▶ **Data supplied**:
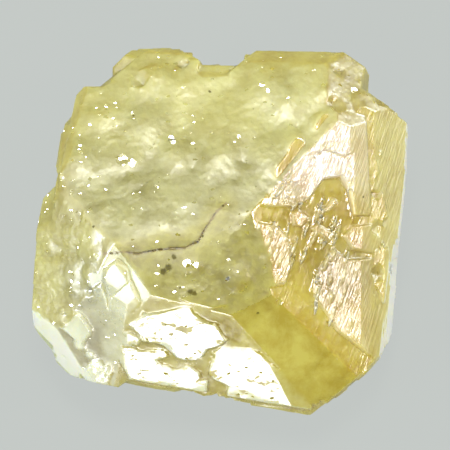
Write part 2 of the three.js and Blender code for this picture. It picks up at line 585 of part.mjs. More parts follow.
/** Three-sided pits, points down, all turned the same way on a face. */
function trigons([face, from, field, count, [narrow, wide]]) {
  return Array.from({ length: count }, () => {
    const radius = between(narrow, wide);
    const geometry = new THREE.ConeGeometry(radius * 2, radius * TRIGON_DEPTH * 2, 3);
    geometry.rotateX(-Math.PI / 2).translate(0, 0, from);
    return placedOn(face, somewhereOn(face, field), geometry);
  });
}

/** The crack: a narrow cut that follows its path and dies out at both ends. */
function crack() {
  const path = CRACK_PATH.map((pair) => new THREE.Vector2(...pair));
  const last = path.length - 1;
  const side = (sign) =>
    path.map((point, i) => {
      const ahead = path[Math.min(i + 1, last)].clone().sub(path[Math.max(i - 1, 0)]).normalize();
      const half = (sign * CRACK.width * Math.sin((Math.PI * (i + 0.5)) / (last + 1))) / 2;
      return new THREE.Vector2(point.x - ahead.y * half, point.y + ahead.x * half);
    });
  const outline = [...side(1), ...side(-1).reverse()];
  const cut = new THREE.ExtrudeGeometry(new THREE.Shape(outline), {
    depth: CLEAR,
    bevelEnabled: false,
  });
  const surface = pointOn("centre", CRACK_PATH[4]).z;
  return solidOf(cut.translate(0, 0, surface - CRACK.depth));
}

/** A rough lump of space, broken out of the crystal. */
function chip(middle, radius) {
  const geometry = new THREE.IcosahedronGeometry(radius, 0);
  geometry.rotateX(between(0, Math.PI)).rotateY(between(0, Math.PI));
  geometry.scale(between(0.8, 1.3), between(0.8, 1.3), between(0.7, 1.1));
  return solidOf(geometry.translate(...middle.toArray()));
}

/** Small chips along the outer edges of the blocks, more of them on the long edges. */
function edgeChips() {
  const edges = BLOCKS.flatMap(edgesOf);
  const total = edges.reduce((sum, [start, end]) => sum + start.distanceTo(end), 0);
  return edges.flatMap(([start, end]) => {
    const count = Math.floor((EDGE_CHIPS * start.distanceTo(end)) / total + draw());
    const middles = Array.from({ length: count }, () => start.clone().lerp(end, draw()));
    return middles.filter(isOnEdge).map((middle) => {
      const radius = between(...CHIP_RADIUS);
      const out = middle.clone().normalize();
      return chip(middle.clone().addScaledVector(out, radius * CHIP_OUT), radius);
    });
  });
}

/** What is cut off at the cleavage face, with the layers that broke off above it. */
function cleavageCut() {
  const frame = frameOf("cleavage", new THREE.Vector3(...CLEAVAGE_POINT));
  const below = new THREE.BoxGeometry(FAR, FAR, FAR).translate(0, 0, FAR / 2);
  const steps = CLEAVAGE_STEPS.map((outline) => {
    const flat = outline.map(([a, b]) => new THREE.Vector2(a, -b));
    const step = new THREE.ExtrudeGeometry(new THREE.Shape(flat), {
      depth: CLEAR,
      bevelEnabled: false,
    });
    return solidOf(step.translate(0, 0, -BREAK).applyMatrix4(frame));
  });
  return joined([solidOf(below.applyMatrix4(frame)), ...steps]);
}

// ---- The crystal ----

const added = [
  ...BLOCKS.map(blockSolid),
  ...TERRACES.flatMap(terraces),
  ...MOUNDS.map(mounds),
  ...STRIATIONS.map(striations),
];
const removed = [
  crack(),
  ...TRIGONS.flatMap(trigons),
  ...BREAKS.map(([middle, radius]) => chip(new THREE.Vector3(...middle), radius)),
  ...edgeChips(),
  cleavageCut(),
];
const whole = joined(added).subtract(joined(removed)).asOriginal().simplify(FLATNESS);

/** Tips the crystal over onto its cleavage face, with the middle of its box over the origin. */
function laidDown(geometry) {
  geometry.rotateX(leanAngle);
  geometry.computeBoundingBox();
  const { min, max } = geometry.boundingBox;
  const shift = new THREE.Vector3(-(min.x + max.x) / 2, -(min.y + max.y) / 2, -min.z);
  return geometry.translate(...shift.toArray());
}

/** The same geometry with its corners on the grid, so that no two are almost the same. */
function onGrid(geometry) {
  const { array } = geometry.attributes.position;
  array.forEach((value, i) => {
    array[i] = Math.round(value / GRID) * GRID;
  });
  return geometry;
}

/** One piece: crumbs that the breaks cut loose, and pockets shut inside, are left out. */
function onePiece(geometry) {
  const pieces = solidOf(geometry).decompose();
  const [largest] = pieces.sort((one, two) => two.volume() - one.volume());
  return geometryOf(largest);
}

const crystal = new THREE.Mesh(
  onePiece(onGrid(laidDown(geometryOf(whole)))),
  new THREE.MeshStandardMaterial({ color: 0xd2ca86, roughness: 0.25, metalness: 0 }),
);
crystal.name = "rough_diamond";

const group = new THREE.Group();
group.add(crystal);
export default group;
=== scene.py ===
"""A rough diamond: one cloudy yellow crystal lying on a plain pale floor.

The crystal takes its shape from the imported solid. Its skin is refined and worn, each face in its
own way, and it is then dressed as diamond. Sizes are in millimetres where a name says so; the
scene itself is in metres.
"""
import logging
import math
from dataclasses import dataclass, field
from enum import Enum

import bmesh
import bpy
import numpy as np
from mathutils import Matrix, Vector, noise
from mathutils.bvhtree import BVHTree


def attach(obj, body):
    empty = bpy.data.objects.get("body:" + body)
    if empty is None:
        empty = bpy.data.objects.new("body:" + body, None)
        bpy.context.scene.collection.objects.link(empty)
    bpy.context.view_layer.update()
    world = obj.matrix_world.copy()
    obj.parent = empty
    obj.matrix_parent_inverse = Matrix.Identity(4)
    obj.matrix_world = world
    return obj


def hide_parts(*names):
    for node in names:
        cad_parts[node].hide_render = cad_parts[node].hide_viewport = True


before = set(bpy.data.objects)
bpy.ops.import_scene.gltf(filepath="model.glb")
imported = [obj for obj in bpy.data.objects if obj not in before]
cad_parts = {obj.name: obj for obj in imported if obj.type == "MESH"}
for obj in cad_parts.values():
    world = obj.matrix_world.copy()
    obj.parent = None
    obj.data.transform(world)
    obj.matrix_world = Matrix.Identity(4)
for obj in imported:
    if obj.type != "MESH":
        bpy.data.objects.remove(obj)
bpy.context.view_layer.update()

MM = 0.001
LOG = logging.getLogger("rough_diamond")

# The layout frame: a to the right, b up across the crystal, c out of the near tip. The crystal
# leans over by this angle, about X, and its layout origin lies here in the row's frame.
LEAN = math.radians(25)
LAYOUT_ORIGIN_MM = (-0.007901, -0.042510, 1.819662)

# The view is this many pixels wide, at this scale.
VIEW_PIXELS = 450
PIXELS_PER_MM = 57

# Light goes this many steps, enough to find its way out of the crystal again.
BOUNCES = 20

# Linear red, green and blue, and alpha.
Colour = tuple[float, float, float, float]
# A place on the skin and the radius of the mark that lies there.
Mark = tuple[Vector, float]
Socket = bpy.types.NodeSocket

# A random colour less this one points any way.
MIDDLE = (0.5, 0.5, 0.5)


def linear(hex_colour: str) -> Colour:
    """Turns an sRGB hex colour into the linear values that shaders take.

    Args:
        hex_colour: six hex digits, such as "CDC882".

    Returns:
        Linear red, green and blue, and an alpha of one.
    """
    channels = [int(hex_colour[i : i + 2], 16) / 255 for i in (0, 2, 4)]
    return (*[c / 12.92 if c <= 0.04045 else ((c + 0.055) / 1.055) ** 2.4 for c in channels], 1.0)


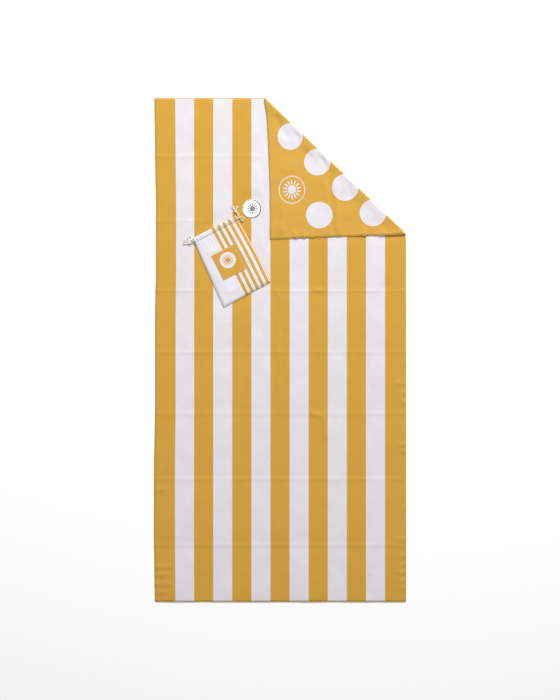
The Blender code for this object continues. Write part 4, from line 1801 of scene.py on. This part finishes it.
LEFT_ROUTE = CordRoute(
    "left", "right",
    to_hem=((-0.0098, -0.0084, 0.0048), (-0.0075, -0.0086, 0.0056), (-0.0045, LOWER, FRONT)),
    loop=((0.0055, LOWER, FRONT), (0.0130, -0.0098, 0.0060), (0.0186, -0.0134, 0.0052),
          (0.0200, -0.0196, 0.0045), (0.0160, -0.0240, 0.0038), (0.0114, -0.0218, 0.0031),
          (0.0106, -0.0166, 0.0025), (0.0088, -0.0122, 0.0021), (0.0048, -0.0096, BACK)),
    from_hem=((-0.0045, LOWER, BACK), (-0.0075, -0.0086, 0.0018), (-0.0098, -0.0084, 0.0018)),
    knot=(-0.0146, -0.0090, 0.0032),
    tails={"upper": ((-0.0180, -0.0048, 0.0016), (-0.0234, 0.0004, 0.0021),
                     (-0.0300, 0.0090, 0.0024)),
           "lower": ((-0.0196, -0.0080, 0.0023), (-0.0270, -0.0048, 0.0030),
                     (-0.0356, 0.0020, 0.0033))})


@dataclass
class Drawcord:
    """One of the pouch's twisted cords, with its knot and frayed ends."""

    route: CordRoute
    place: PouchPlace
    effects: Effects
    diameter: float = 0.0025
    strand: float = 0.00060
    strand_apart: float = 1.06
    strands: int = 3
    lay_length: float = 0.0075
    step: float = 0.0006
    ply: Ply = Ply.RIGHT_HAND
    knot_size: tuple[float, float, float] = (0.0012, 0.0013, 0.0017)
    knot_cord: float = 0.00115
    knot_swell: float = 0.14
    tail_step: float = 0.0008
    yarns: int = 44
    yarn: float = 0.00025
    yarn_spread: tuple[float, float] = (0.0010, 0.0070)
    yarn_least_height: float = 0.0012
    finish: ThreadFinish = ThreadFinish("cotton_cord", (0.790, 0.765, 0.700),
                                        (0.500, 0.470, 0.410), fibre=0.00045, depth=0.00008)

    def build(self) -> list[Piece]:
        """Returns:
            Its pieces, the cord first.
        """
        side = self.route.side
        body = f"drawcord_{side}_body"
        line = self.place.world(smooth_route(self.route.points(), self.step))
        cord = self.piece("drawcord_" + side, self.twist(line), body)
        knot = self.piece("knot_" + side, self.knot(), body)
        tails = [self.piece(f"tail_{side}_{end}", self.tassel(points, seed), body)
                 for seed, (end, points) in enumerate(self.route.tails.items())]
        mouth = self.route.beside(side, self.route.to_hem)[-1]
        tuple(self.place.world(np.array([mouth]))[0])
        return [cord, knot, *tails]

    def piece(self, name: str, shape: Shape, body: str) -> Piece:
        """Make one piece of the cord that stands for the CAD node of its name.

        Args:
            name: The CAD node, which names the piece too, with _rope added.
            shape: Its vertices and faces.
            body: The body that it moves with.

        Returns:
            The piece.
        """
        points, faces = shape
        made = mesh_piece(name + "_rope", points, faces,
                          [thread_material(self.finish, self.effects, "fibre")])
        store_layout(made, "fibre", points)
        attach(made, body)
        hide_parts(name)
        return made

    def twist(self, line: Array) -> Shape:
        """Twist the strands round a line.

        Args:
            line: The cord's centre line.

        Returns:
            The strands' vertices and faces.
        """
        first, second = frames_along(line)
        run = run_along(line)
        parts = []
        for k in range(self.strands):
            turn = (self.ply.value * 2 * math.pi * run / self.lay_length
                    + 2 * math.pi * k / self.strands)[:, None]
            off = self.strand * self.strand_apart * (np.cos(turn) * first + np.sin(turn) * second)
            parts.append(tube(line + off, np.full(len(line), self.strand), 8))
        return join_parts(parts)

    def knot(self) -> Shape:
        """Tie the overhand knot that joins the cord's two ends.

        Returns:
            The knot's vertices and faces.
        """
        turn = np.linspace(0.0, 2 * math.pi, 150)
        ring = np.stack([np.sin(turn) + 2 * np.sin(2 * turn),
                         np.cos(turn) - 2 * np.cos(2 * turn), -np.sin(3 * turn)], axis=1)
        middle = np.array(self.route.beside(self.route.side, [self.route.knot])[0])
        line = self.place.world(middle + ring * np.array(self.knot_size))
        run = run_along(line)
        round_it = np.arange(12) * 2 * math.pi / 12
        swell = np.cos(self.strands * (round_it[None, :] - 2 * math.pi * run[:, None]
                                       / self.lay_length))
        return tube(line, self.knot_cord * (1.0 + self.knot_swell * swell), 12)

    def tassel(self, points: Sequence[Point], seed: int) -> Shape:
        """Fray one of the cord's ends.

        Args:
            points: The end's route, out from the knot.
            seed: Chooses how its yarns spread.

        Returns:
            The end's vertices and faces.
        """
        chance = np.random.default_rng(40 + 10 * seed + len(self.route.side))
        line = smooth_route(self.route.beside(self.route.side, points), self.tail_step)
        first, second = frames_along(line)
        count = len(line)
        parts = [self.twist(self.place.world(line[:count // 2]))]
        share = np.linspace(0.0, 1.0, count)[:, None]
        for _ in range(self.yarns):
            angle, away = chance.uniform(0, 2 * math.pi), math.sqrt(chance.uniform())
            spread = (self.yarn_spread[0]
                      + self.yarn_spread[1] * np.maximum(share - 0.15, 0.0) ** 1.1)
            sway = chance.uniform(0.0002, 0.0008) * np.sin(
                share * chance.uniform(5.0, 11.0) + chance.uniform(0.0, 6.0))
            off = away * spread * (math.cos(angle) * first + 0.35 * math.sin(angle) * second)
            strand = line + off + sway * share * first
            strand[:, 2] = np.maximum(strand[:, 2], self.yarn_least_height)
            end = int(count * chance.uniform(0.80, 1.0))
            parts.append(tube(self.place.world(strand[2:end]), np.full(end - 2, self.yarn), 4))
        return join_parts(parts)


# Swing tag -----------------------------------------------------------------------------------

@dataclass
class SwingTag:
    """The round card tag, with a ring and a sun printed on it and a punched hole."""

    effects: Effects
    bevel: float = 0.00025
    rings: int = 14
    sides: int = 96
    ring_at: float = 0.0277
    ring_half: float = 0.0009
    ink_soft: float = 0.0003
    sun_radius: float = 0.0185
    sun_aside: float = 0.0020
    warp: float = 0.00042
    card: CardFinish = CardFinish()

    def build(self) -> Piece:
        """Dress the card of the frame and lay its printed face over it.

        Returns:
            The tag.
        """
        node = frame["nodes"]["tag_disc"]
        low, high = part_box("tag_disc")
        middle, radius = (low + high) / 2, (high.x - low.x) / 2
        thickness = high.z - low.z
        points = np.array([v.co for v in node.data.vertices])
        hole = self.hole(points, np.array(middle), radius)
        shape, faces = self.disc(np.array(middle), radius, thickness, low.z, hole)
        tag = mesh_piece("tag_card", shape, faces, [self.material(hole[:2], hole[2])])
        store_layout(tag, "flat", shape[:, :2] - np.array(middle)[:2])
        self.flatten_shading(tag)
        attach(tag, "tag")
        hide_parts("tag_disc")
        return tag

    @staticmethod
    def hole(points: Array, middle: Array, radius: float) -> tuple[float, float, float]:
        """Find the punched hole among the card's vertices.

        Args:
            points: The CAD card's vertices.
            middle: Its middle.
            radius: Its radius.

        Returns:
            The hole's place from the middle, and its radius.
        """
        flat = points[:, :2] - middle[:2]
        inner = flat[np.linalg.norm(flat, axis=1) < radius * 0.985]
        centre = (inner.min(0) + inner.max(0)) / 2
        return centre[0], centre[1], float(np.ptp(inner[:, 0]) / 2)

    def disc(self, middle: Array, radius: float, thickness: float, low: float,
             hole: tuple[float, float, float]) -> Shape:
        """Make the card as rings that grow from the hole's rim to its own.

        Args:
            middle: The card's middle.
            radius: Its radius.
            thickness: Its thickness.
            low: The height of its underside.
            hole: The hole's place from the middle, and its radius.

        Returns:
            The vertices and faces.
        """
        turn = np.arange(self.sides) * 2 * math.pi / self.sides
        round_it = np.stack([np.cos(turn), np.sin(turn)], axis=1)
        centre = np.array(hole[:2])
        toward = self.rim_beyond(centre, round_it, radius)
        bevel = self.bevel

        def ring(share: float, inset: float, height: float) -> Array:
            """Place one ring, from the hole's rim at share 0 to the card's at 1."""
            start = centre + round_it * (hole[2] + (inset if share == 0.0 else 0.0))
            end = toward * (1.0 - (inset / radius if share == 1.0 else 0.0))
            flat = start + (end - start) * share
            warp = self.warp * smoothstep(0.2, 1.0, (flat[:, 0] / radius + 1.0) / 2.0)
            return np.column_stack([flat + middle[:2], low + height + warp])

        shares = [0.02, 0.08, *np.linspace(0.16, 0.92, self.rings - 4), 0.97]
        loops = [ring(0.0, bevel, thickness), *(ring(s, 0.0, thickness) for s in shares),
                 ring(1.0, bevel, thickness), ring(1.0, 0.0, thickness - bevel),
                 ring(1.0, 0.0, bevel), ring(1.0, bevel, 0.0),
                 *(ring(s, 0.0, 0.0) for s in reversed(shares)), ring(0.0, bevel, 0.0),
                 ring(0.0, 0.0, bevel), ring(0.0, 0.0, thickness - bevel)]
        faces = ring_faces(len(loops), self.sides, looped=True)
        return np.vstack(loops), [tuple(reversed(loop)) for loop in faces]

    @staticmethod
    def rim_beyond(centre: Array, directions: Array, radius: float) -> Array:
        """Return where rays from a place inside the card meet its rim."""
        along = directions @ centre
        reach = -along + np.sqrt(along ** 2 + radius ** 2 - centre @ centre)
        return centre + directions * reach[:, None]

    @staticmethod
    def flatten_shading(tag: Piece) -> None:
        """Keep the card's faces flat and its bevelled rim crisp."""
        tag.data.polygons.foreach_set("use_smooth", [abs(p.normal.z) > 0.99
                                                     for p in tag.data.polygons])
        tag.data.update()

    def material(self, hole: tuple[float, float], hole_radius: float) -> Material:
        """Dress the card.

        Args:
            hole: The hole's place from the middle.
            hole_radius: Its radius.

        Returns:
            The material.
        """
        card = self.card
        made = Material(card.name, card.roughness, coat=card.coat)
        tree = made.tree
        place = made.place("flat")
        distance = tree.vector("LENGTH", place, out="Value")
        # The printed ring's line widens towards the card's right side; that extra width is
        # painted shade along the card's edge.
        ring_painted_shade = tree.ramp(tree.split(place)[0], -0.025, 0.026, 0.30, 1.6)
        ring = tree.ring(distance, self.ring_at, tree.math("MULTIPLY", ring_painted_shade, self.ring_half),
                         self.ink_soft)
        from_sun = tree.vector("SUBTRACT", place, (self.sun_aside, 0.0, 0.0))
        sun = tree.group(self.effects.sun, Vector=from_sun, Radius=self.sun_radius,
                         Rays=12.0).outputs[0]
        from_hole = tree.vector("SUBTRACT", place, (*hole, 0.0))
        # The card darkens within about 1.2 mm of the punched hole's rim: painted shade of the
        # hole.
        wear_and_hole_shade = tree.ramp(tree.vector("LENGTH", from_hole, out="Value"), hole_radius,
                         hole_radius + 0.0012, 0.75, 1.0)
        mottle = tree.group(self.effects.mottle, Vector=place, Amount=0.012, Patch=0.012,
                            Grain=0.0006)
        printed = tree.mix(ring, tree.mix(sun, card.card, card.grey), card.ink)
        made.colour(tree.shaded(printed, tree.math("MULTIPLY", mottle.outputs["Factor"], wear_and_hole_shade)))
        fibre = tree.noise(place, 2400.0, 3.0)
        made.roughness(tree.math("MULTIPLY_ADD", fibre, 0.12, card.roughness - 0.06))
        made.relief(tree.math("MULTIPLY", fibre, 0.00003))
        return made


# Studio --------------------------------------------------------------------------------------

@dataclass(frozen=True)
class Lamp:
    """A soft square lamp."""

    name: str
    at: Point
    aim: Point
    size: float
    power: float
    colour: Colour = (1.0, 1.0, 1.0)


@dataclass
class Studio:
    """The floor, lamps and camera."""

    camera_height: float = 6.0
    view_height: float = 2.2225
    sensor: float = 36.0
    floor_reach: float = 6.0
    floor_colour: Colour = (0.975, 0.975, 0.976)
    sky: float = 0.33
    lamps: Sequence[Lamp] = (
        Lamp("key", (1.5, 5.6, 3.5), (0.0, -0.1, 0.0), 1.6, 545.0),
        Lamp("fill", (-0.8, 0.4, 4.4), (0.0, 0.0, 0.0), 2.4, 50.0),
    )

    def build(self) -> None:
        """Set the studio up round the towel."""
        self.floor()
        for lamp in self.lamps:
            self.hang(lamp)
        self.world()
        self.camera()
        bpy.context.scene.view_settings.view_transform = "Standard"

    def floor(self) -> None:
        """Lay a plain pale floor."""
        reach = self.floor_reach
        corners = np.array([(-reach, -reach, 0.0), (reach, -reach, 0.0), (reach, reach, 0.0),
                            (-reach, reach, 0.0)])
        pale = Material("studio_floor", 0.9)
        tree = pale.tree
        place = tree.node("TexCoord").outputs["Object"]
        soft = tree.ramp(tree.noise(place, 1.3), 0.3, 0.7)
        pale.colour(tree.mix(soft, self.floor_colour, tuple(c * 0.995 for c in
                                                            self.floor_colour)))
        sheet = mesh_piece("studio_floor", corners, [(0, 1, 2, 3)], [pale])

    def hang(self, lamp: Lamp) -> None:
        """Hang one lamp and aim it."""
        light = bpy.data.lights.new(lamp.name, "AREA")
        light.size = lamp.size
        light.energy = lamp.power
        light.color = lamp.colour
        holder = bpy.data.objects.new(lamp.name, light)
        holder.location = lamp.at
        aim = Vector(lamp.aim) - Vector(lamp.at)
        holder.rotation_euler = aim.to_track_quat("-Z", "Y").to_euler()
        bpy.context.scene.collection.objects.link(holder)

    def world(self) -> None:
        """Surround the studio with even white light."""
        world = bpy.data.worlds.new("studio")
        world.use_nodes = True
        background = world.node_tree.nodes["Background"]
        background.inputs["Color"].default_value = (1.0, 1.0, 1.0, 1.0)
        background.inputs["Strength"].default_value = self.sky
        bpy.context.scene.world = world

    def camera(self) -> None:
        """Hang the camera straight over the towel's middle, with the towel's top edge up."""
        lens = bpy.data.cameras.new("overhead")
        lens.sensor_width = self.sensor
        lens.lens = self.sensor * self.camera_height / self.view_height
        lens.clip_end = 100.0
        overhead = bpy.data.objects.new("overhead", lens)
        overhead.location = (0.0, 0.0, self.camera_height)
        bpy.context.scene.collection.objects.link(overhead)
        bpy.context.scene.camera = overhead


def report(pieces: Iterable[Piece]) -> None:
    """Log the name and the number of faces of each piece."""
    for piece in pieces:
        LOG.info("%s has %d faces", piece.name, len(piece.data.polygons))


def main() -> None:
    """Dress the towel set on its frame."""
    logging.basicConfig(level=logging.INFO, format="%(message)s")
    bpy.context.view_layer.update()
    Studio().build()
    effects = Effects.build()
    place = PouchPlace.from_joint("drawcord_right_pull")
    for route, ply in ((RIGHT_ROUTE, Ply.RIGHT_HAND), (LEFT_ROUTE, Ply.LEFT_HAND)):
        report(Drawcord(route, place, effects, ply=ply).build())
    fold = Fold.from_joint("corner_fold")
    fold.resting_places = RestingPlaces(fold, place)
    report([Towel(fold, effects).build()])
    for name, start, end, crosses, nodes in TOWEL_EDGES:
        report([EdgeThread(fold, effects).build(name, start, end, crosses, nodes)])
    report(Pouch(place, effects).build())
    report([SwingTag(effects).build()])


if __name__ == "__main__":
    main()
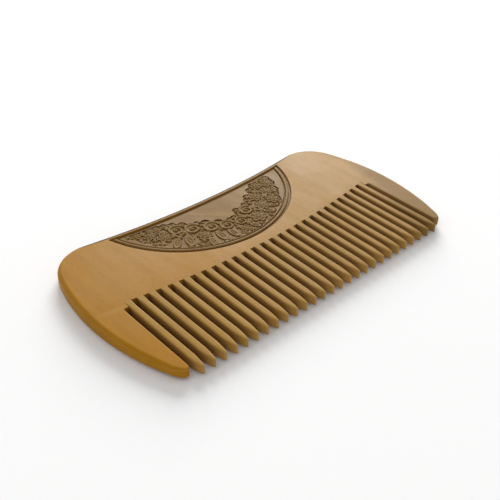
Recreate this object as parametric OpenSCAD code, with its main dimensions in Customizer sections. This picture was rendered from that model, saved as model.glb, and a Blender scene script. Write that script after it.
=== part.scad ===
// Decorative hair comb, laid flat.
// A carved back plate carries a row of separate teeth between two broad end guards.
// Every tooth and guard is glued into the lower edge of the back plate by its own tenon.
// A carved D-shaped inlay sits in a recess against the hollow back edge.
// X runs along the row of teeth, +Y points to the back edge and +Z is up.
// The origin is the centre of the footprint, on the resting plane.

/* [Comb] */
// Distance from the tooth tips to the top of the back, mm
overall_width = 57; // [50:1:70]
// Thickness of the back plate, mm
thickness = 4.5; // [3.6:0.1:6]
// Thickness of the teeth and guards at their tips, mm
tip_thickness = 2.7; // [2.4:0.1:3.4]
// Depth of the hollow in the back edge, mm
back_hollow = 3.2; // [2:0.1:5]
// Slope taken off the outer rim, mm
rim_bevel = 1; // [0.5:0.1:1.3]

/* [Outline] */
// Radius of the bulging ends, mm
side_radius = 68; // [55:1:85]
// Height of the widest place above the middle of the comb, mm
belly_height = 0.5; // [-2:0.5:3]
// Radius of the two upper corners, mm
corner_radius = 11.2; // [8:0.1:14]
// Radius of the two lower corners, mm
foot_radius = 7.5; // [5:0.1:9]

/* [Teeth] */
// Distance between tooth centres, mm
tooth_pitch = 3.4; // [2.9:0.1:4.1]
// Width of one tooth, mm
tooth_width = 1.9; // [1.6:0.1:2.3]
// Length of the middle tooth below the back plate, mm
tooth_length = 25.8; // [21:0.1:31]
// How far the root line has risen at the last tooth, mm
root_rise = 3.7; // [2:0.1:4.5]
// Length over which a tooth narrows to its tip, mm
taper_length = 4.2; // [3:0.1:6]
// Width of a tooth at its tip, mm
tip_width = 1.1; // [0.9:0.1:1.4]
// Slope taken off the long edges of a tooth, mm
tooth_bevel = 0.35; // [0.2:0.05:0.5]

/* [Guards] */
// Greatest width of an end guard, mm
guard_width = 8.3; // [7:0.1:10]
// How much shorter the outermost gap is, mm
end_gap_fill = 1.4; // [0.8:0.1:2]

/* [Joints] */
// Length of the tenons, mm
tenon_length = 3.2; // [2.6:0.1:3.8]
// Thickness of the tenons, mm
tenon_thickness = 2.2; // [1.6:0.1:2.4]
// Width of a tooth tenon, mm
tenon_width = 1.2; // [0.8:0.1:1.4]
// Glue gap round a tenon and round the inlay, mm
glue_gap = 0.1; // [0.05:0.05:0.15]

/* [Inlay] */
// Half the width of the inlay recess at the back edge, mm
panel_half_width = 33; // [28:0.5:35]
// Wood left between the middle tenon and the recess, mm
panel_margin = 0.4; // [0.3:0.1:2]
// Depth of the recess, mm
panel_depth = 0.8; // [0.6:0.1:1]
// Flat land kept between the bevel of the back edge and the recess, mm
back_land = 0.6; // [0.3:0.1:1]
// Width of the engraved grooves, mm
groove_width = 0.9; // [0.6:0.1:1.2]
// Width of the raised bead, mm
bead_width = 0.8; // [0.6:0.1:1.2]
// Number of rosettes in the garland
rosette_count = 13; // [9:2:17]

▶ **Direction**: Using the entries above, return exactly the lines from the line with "Recreate this object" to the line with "the resting plane.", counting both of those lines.

▶ **Task solution**:
Recreate this object as parametric OpenSCAD code, with its main dimensions in Customizer sections. This picture was rendered from that model, saved as model.glb, and a Blender scene script. Write that script after it.
=== part.scad ===
// Decorative hair comb, laid flat.
// A carved back plate carries a row of separate teeth between two broad end guards.
// Every tooth and guard is glued into the lower edge of the back plate by its own tenon.
// A carved D-shaped inlay sits in a recess against the hollow back edge.
// X runs along the row of teeth, +Y points to the back edge and +Z is up.
// The origin is the centre of the footprint, on the resting plane.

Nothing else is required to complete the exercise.